TALLAHASSEE, Fla. — A man convicted in Florida of stabbing and drowning a 14-year-old girl is scheduled to be executed later this year.
- James Daily found guilty in 1985 murder of Shelly Boggio
- 73-year-old man is scheduled to die by lethal injection November 7
Gov. Ron DeSantis signed a death warrant Wednesday for 73-year-old James Dailey.
The state of Florida has scheduled Dailey to die by lethal injection at 6 p.m. November 7 for the 1985 murder of Shelly Boggio.
She was 14 and in the seventh grade when she was killed three decades ago. A prosecutor once called her murder “one of the most heinous crimes in Pinellas County history.”
Shelly, her twin sister Stacy, and Stephanie Forsythe were hitchhiking near St. Petersburg the night of May 5, 1985 when they encountered Dailey and Jack Pearcy. They went to a bar, then to Pearcy’s home.

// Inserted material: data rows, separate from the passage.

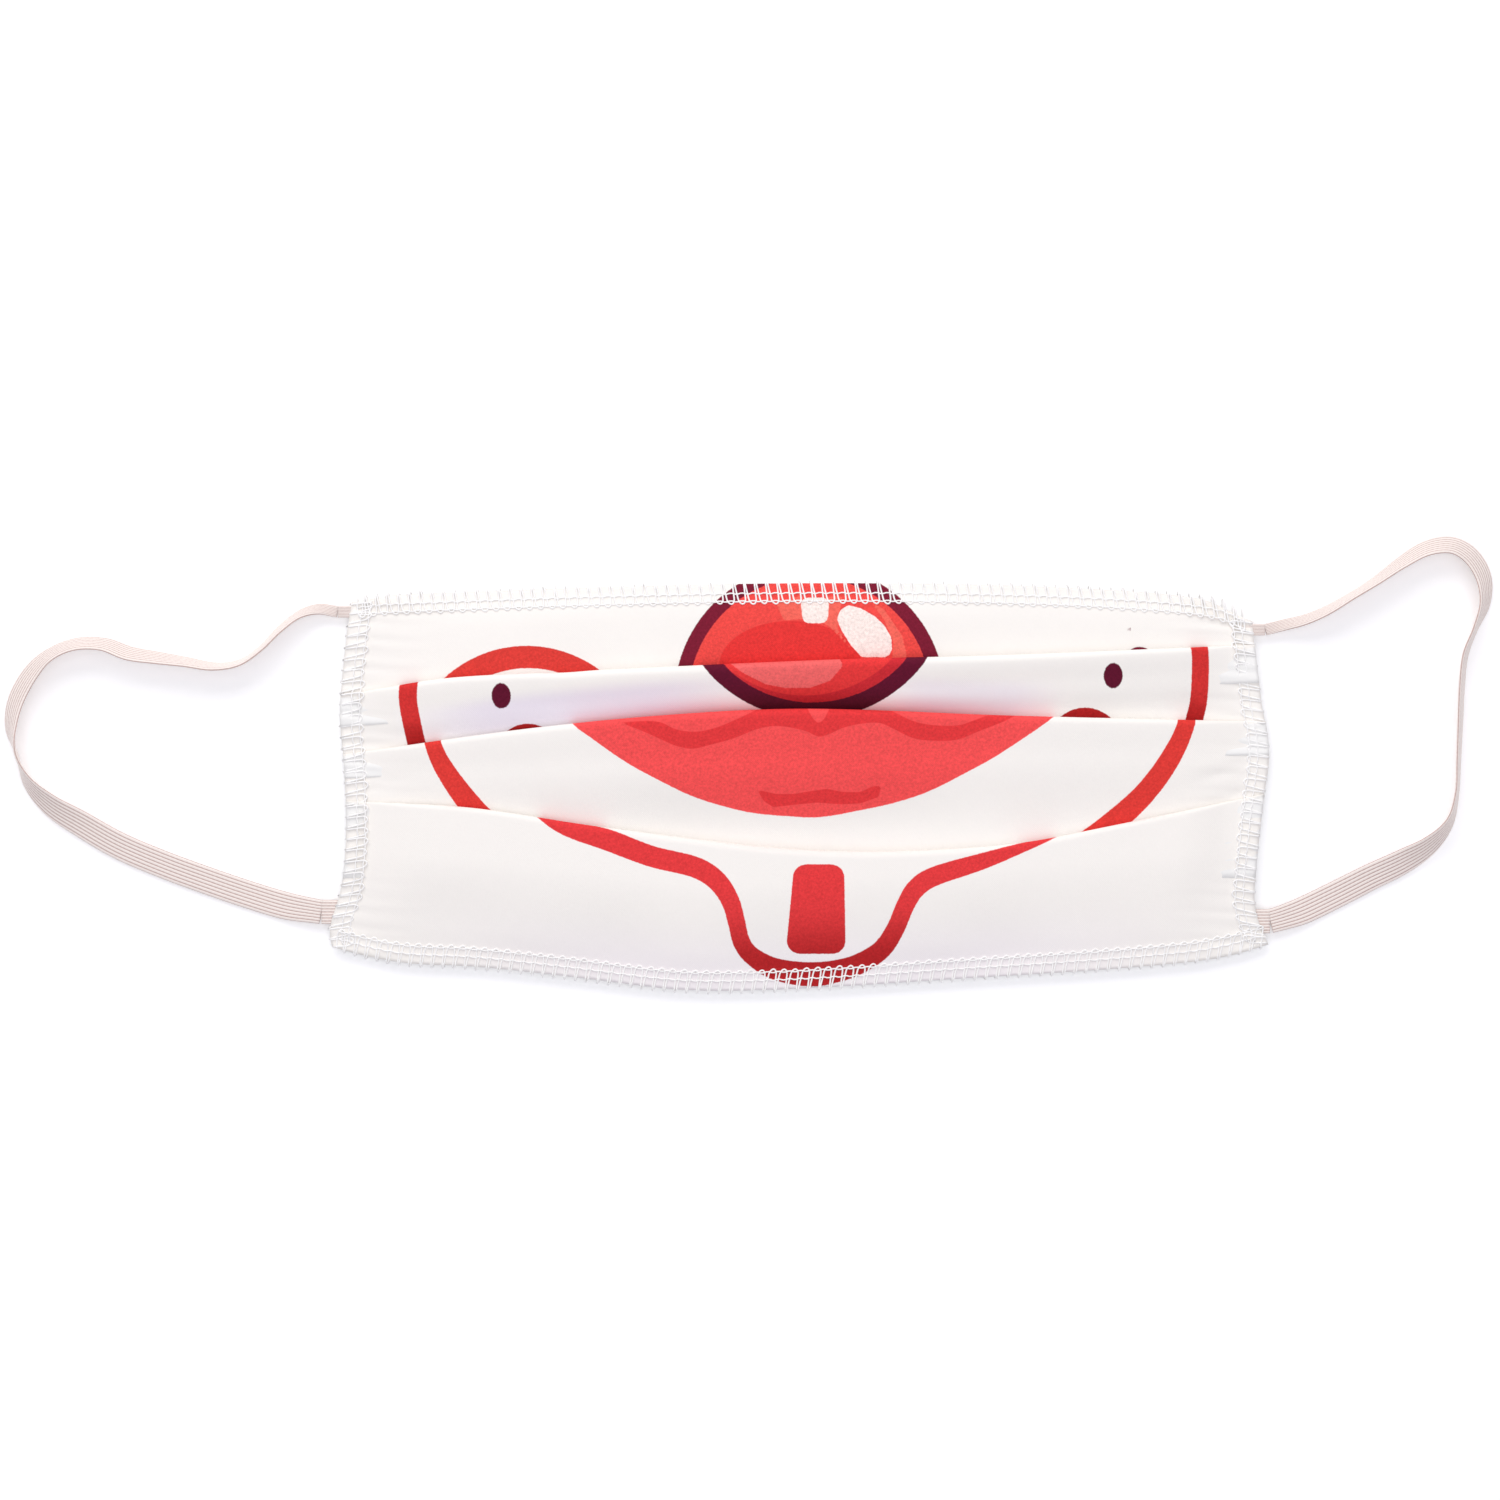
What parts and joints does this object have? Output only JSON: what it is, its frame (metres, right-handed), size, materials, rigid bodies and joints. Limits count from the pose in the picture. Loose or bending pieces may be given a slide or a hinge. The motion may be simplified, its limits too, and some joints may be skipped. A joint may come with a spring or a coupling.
{
  "type": "pleated cloth face mask",
  "caption": "Pleated two-ply cloth face mask with overlocked edges and flat elastic ear loops, lying flat, printed with a painted grin and nose.",
  "frame": {"origin": "under the middle of the mask without its ear loops, on the surface that it lies on", "axes": "+X along the mask's length, to the right when the printed face is seen with its nose edge up; +Y to the edge worn over the nose; +Z out of the printed face"},
  "size_m": [0.3256, 0.0994, 0.0061],
  "materials": {
    "outer_fabric": "matt woven cotton with a printed red, coral and maroon pattern",
    "lining_fabric": "matt plain white cotton",
    "overlock_thread": "spun polyester thread, white",
    "elastic": "flat braided elastic, off-white with fine lengthwise ribs"
  },
  "bodies": {
    "mask_body": {"upper_panel_outer": "outer_fabric", "upper_panel_lining": "lining_fabric", "strip_panel_outer": "outer_fabric", "strip_panel_lining": "lining_fabric", "middle_panel_outer": "outer_fabric", "middle_panel_lining": "lining_fabric", "chin_panel_outer": "outer_fabric", "chin_panel_lining": "lining_fabric", "top_overlock": "overlock_thread", "bottom_overlock": "overlock_thread", "left_overlock": "overlock_thread", "right_overlock": "overlock_thread", "left_upper_tab": "elastic", "left_lower_tab": "elastic", "right_upper_tab": "elastic", "right_lower_tab": "elastic"},
    "upper_pleat": {"upper_pleat_outer": "outer_fabric", "upper_pleat_lining": "lining_fabric"},
    "middle_pleat": {"middle_pleat_outer": "outer_fabric", "middle_pleat_lining": "lining_fabric"},
    "chin_pleat": {"chin_pleat_outer": "outer_fabric", "chin_pleat_lining": "lining_fabric"},
    "left_ear_loop": {"left_ear_elastic": "elastic"},
    "right_ear_loop": {"right_ear_elastic": "elastic"}
  },
  "joints": [
    {"name": "upper_pleat_fold", "type": "hinge", "parent": "mask_body", "child": "upper_pleat", "pos_m": [0, 0.01815, 0.0047], "axis": [0.9989, 0.0469, 0], "range_deg": [0, 40]},
    {"name": "middle_pleat_fold", "type": "hinge", "parent": "mask_body", "child": "middle_pleat", "pos_m": [0, 0.00465, 0.0047], "axis": [0.9997, 0.025, 0], "range_deg": [0, 40]},
    {"name": "chin_pleat_fold", "type": "hinge", "parent": "mask_body", "child": "chin_pleat", "pos_m": [0, -0.01965, 0.0047], "axis": [1, 0, 0], "range_deg": [0, 40]},
    {"name": "left_ear_loop_swing", "type": "hinge", "parent": "mask_body", "child": "left_ear_loop", "pos_m": [-0.10247, 0.0055, 0.0015], "axis": [0.0543, 0.9985, 0], "range_deg": [-90, 120]},
    {"name": "right_ear_loop_swing", "type": "hinge", "parent": "mask_body", "child": "right_ear_loop", "pos_m": [0.10228, 0.00255, 0.0015], "axis": [0.0166, -0.9999, 0], "range_deg": [-90, 120]}
  ]
}
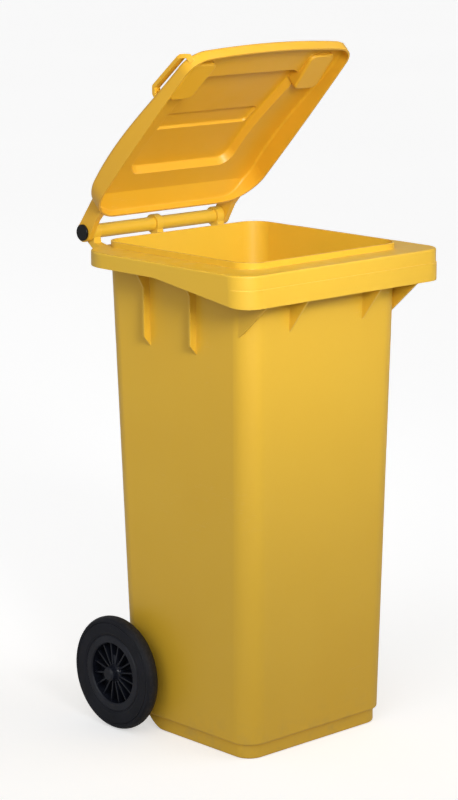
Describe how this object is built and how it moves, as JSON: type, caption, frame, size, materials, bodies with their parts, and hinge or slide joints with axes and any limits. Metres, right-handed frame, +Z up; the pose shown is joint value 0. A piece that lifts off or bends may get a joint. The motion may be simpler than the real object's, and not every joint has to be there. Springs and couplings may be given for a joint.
{
  "type": "wheelie bin",
  "caption": "Two-wheeled household waste bin with a tapered tub, wide comb rim, hinged domed lid with loop grips, handle tube and spoked rubber-tyred wheels.",
  "frame": {"origin": "on the floor, at the bottom centre of the bounding box", "axes": "-Y is the front, +Y the handle and wheel side, +X the right seen from the front, +Z up"},
  "size_m": [0.48, 0.507, 1.2117],
  "materials": {
    "yellow_body": "fine-textured moulded polyethylene",
    "yellow_lid": "satin moulded polyethylene",
    "black_plastic": "satin moulded black plastic",
    "wheel_centre": "satin moulded black plastic",
    "tyre": "moulded solid rubber",
    "steel": "zinc-plated"
  },
  "bodies": {
    "container": {"container": "yellow_body", "handle_tube": "yellow_body", "hinge_pin_left": "black_plastic", "hinge_pin_right": "black_plastic", "axle": "steel", "axle_washer_left": "black_plastic", "axle_washer_right": "black_plastic"},
    "lid": {"lid": "yellow_lid"},
    "wheel_left": {"wheel_rim_left": "wheel_centre", "tyre_left": "tyre", "lock_spring_left": "steel"},
    "lock_pin_left": {"lock_pin_left": "steel"},
    "wheel_right": {"wheel_rim_right": "wheel_centre", "tyre_right": "tyre", "lock_spring_right": "steel"},
    "lock_pin_right": {"lock_pin_right": "steel"}
  },
  "joints": [
    {"name": "lid_hinge", "type": "hinge", "parent": "container", "child": "lid", "pos_m": [0, 0.2365, 0.871], "axis": [-1, 0, 0], "range_deg": [-46.9, 222.9]},
    {"name": "wheel_left_spin", "type": "hinge", "parent": "container", "child": "wheel_left", "pos_m": [0, 0.1095, 0.102], "axis": [1, 0, 0], "continuous": true},
    {"name": "wheel_right_spin", "type": "hinge", "parent": "container", "child": "wheel_right", "pos_m": [0, 0.1095, 0.102], "axis": [1, 0, 0], "continuous": true},
    {"name": "lock_pin_left_slide", "type": "slide", "parent": "wheel_left", "child": "lock_pin_left", "axis": [0, 0, 1], "range_m": [0, 0.0022], "stiffness_N_per_m": 500, "deforming": ["lock_spring_left"]},
    {"name": "lock_pin_right_slide", "type": "slide", "parent": "wheel_right", "child": "lock_pin_right", "axis": [0, 0, 1], "range_m": [0, 0.0022], "stiffness_N_per_m": 500, "deforming": ["lock_spring_right"]}
  ]
}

Two of the girls later went back home. Shelly stayed behind, then got in a car with Dailey and Pearcy.
The next morning, Dailey was seen returning home shirtless, wearing wet jeans.
The teen’s body was found the next day near the Indian Rocks Beach bridge. She had been beaten, choked, stabbed 31 times and then held underwater until she drowned. Her clothes were found on the shore nearby.
She had 18 defensive wounds on her hands, the medical examiner testified.
“This woman fought like an animal for her life,” Assistant State Attorney Robert Heyman told a judge at Dailey’s 1993 re-sentencing hearing.
Pearcy told detectives Dailey killed the girl. Pearcy was convicted first and sentenced to life in prison, but then refused to testify against Dailey. Now 64, Pearcy is serving his sentence at Sumter Correctional Institution.
At his 1987 trial, Pinellas County jail inmates testified that Dailey shared with them brutal details of the murder.
“I just lost it,” Dailey reportedly told one of them. “No matter how many times I stabbed her, she would not shut up.”
It took the jury 68 minutes to recommend the death penalty.
Whether or not Dailey sexually assaulted the 14-year-old is unclear. According to a 1987 story from a news outlet in the Tampa Bay area, Dailey killed Shelly after she fought off his “unwanted sexual advances.” The story also noted that a judge concluded he killed the girl so that she wouldn’t tell police he had sexually assaulted her.
After Dailey was sentenced to death in 1987, the victim’s father Frank Boggio said how eager he was to see her killer in the electric chair.
“I’ll be pleased when they strap him in the chair,” he said.
But his family said the father never knew peace after his daughter’s death. He died of cancer before Dailey was again sentenced to death in 1993. Florida stopped electrocuting prisoners in 1999 and now uses lethal injection.
Dailey was an Air Force veteran who served three tours in Vietnam. He is from Kansas but fled to California after the murders, was captured and extradited back to Florida.
After he was convicted of Shelly’s murder in 1987, he wrote a letter to the judge asking that he be put to death. He didn’t want to spend the rest of his life in prison. He got the death penalty, but that was later overturned by an appellate court.
When he was re-sentenced in 1993, he told the court that now he wanted to live. He was again sentenced to death.
Dailey actually got the worst of both worlds. He was 41 when he was convicted and has spent 32 years on Death Row.
This is the third death warrant the governor has signed since taking office in January, and the second involving a Tampa Bay inmate. Tampa serial killer Bobby Joe Long was executed on May 24.
There are 21 inmates from Pinellas County among the 341 currently on Florida’s Death Row. Six of those Pinellas inmates have spent more time awaiting execution than Dailey.
While he has wavered over whether he wished to live or die, Dailey was always admantant that he was framed by the authorities.
“I was railroaded big-time,” he told the court in 1993.